Task to carry out.
Repeat the listing below word for word, stopping after the line that contains "cheek_half = 55; // [50:1:65]".

Data excerpt.
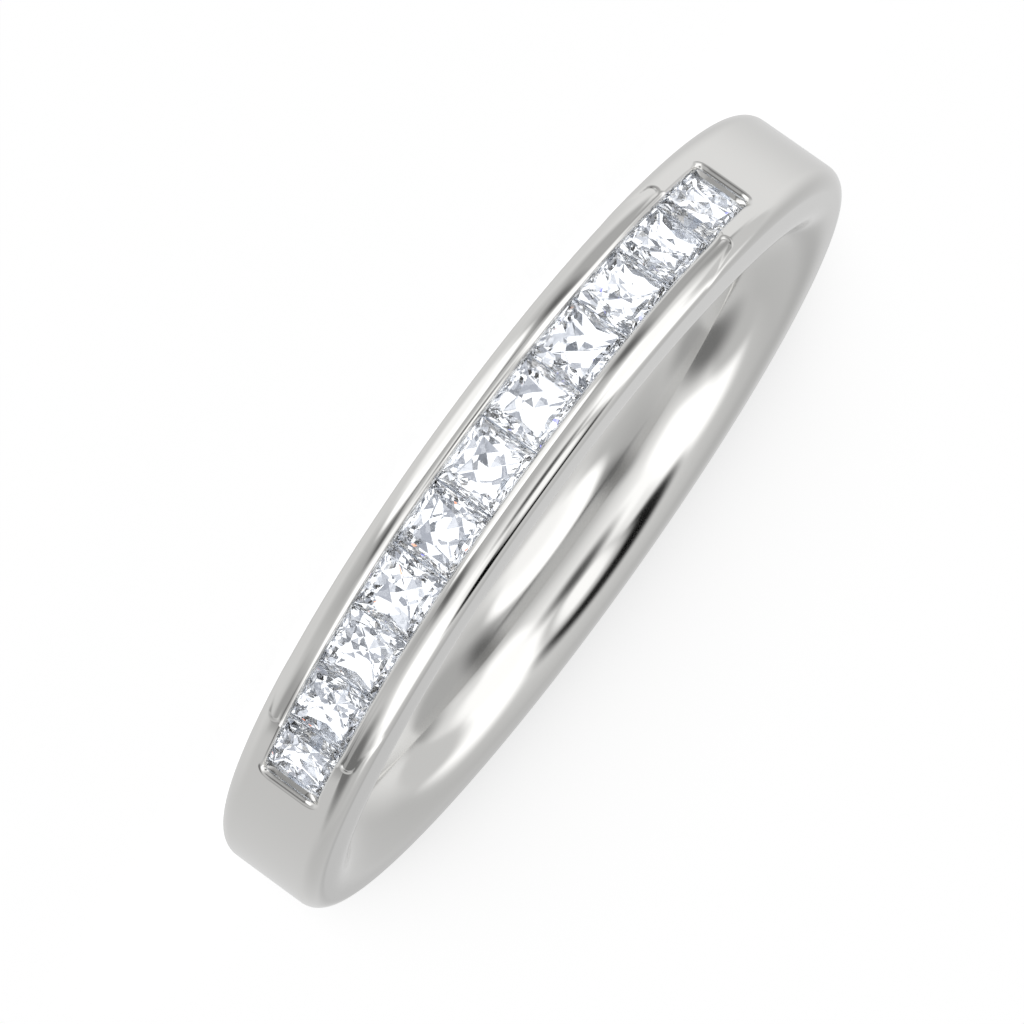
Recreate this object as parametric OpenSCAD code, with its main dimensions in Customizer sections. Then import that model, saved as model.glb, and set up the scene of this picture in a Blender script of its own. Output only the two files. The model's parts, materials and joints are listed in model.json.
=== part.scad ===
// Half eternity ring, channel set with princess-cut stones, lying on its side.
// The ring's axis is Z. The row of stones is centred on -Y, and the side face lies on z = 0.

/* [Band] */
// Radius of the outer face
outer_r = 10.4; // [10.3:0.1:11.5]
// Radius of the finger bore, on its narrow land
bore_r = 8.3; // [7.6:0.1:8.3]
// Width of the band, along the finger
band_w = 2.77; // [2.7:0.01:3.4]
// Rounding of the two outer edges
edge_r = 0.46; // [0.2:0.02:0.46]
// Rounding of the two edges of the bore, the comfort fit
comfort_r = 1; // [0.5:0.05:1]

/* [Cheeks] */
// Radius that the flat sides reach in to at the middle of the head
cheek_in_r = 8.9; // [8.6:0.05:9.2]
// Angle from the middle of the head at which the cheeks have died out
cheek_half = 55; // [50:1:65]

/* [Channel] */
// Half of the angle that the channel spans
channel_half = 52.6; // [52.6:0.1:56]
// Half of the gap between the two rails
rail_gap = 0.72; // [0.68:0.01:0.76]
// Rounding of the rails' inner edges
rail_r = 0.2; // [0.1:0.01:0.2]
// Half of the angle over which the rails' inner edges are rounded
rail_round_half = 44; // [30:1:50]
// Clearance between a stone and the metal round it
seat_gap = 0.03; // [0.02:0.005:0.04]

/* [Stones] */
// Number of stones in the row
stone_count = 11; // [5:2:11]
// Angle from one stone to the next
stone_pitch = 9.55; // [9.5:0.01:9.56]
// Side of a stone's square girdle
stone_w = 1.64; // [1.56:0.01:1.64]
// Radius of the top of the girdles
girdle_r = 10.02; // [10:0.01:10.05]
// Height of the girdle
girdle_h = 0.03; // [0.02:0.01:0.05]
// Height of the crown above the girdle
crown_h = 0.17; // [0.1:0.01:0.2]
// Depth of the pavilion below the girdle
pavilion_h = 0.98; // [0.8:0.01:0.98]
// Side of the table, as a share of the girdle's side
table_share = 0.7; // [0.6:0.01:0.75]

/* [Hidden] */
$fn = 96;
half_w = band_w / 2;
// The side face is flat from here to the outer rounding.
side_flat_r = bore_r + comfort_r;
// The cheeks end on a cylinder whose axis lies behind the ring's own.
cheek_shift = (side_flat_r ^ 2 - cheek_in_r ^ 2)
            / (2 * (cheek_in_r - side_flat_r * cos(cheek_half)));
cheek_cut_r = cheek_in_r + cheek_shift;
// Cutting shapes run past the faces that they cut by this much.
past = 1;
// Depths of the channel: under the rails, down the straight seat, and at its floor.
girdle_low_r = girdle_r - girdle_h;
seat_half = stone_w / 2 + seat_gap;
seat_depth = 0.36;
seat_low_r = girdle_low_r - seat_depth;
floor_r = girdle_low_r - pavilion_h - 2 * seat_gap;
floor_half = 0.3;
// The rail's underside clears the girdles' corners and follows the crown's slope.
girdle_corner_r = norm([girdle_r, stone_w / 2]);
crown_slope = crown_h / (stone_w / 2 * (1 - table_share));
rail_seat_r = girdle_corner_r + seat_gap;
rail_under_r = rail_seat_r + (seat_half - rail_gap) * crown_slope;
// The rails' rounding stops this far short of its crest, and so meets the outer face at an edge.
rail_ease = 0.01;
middle_stone = (stone_count + 1) / 2;

function stone_name(i) = str("stone_", i < 10 ? "0" : "", i);

// The corner left outside a circle of radius r, from its centre out past a square's corner.
module round_off(r) {
    difference() {
        square(r + past);
        circle(r);
    }
}

// Section of the band before its bore is eased: x is the radius, y runs along the axis.
module blank_section() {
    difference() {
        translate([bore_r, -half_w]) square([outer_r - bore_r, band_w]);
        for (side = [0, 1])
            mirror([0, side, 0])
                translate([outer_r - edge_r, half_w - edge_r]) round_off(edge_r);
    }
}

// What the comfort fit takes off both edges of the bore, save for the cheeks.
module comfort_cut() {
    for (side = [0, 1])
        mirror([0, 0, side])
            intersection() {
                rotate_extrude()
                    translate([side_flat_r, half_w - comfort_r])
                        mirror([1, 0, 0]) round_off(comfort_r);
                translate([0, cheek_shift, 0]) cylinder(r = cheek_cut_r, h = half_w + 2 * past);
            }
}

// Turns a section through an angle to each side of the middle of the head.
module over_head(half_angle) {
    rotate([0, 0, -90 - half_angle])
        rotate_extrude(angle = 2 * half_angle) children();
}

// Section of the channel: the gap between the rails, the girdles' seat and the pavilions' room.
module channel_section() {
    right = [
        [outer_r + past, rail_gap],
        [rail_under_r, rail_gap],
        [rail_seat_r, seat_half],
        [seat_low_r, seat_half],
        [floor_r, floor_half]
    ];
    left = [for (i = [len(right) - 1 : -1 : 0]) [right[i][0], -right[i][1]]];
    polygon(concat(right, left));
}

// What rounds the inner edge of each rail, in section.
module rail_edges() {
    crest_r = outer_r - rail_r + rail_ease;
    for (side = [0, 1])
        mirror([0, side, 0])
            difference() {
                translate([crest_r, 0]) square([past, rail_gap + rail_r]);
                translate([crest_r, rail_gap + rail_r]) circle(rail_r);
            }
}

module band() {
    color("silver")
        translate([0, 0, half_w])
            difference() {
                rotate_extrude() blank_section();
                comfort_cut();
                over_head(channel_half) channel_section();
                over_head(rail_round_half) rail_edges();
            }
}

// The four corners of a square with half side h at height z, anticlockwise from above.
function corners(h, z) = [[h, h, z], [-h, h, z], [-h, -h, z], [h, -h, z]];
// The middles of its sides: middle i lies between corner i and the next one.
function middles(h, z) = [[0, h, z], [-h, 0, z], [0, -h, z], [h, 0, z]];

// One princess-cut stone: z = 0 is the top of the girdle, and the table faces +Z.
module princess() {
    s = stone_w / 2;
    p = pavilion_h;
    // Rings of four points each, from the table down to the culet.
    points = concat(
        corners(s * table_share, crown_h),
        middles(s * (1 + table_share) / 2, 0.6 * crown_h),
        corners(s, 0),
        corners(s, -girdle_h),
        middles(s, -girdle_h),
        corners(0.6 * s, -girdle_h - 0.5 * p),
        middles(0.5 * s, -girdle_h - 0.62 * p),
        corners(0.28 * s, -girdle_h - 0.8 * p),
        [[0, 0, -girdle_h - p]]
    );
    table = 0;
    star = 4;
    top = 8;
    low = 12;
    low_mid = 16;
    rib = 20;
    keel = 24;
    rib_low = 28;
    culet = 32;
    faces = concat(
        [[table + 3, table + 2, table + 1, table]],
        [for (i = [0 : 3]) let (j = (i + 1) % 4) each [
            [table + i, table + j, star + i],
            [table + i, star + i, top + i],
            [table + j, top + j, star + i],
            [star + i, top + j, top + i],
            [top + i, top + j, low + j, low_mid + i, low + i],
            [low_mid + i, rib + i, low + i],
            [low_mid + i, low + j, rib + j],
            [low_mid + i, keel + i, rib + i],
            [low_mid + i, rib + j, keel + i],
            [keel + i, rib_low + i, rib + i],
            [keel + i, rib + j, rib_low + j],
            [keel + i, culet, rib_low + i],
            [keel + i, rib_low + j, culet]
        ]]
    );
    polyhedron(points, faces);
}

module stone(i) {
    color("aliceblue")
        translate([0, 0, half_w])
            rotate([0, 0, (i - middle_stone) * stone_pitch])
                translate([0, -girdle_r, 0])
                    rotate([90, 0, 0]) princess();
}

band();
for (i = [1 : stone_count])
    stone(i);
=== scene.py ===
# The finished look of a half eternity ring that lies on its side: a polished band with a
# channel of princess-cut stones, a pale floor, soft studio light and the camera.
import json
import math

import bmesh
import bpy
from mathutils import Matrix, Vector


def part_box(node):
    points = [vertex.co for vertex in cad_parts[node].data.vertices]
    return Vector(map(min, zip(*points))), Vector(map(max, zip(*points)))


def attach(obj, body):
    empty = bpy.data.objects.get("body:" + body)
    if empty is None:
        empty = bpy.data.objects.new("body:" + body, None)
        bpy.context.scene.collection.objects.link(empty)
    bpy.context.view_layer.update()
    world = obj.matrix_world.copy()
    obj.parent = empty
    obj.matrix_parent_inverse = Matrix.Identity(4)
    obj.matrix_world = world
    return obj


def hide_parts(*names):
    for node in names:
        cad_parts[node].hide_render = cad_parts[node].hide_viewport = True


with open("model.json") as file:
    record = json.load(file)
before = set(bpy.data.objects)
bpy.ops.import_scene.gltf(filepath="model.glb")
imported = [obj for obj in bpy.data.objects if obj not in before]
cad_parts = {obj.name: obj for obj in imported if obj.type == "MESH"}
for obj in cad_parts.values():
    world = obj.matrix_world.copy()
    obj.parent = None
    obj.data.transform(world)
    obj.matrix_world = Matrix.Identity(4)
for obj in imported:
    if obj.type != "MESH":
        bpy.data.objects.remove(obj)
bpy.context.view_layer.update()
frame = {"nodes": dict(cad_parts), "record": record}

MM = 0.001

# Sizes in millimetres. The ring's axis is Z, and heights are measured from its mid-plane.
# Angles are measured round the ring, from the middle of the row of stones.
BAND_LOW, BAND_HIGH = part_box("band")
OUTER_R = (BAND_HIGH[0] - BAND_LOW[0]) / 2 / MM
HALF_W = (BAND_HIGH[2] - BAND_LOW[2]) / 2 / MM
MOUNTS = {mount["name"]: mount for mount in frame["record"]["mounts"]}
BORE_R = MOUNTS["finger_bore"]["dims"]["r_mm"]
EDGE_R = 0.46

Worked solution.
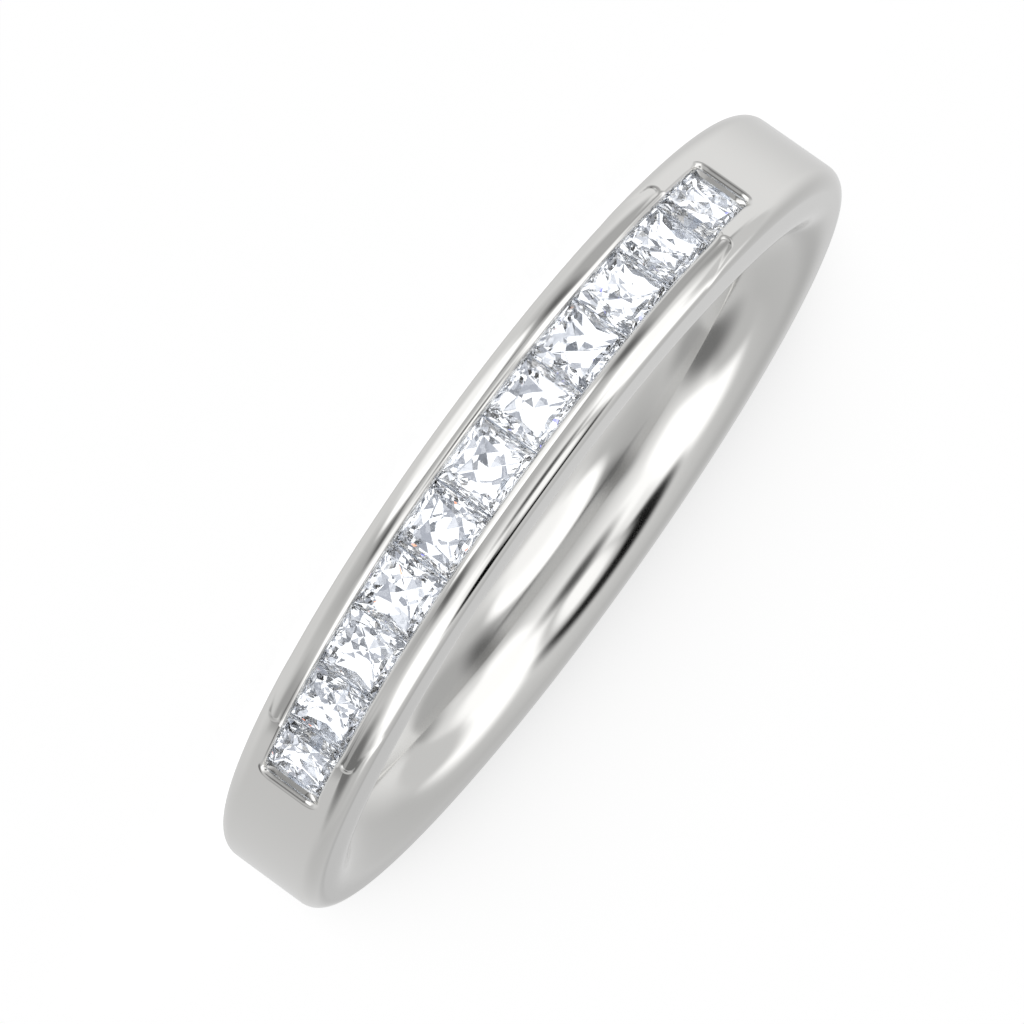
Recreate this object as parametric OpenSCAD code, with its main dimensions in Customizer sections. Then import that model, saved as model.glb, and set up the scene of this picture in a Blender script of its own. Output only the two files. The model's parts, materials and joints are listed in model.json.
=== part.scad ===
// Half eternity ring, channel set with princess-cut stones, lying on its side.
// The ring's axis is Z. The row of stones is centred on -Y, and the side face lies on z = 0.

/* [Band] */
// Radius of the outer face
outer_r = 10.4; // [10.3:0.1:11.5]
// Radius of the finger bore, on its narrow land
bore_r = 8.3; // [7.6:0.1:8.3]
// Width of the band, along the finger
band_w = 2.77; // [2.7:0.01:3.4]
// Rounding of the two outer edges
edge_r = 0.46; // [0.2:0.02:0.46]
// Rounding of the two edges of the bore, the comfort fit
comfort_r = 1; // [0.5:0.05:1]

/* [Cheeks] */
// Radius that the flat sides reach in to at the middle of the head
cheek_in_r = 8.9; // [8.6:0.05:9.2]
// Angle from the middle of the head at which the cheeks have died out
cheek_half = 55; // [50:1:65]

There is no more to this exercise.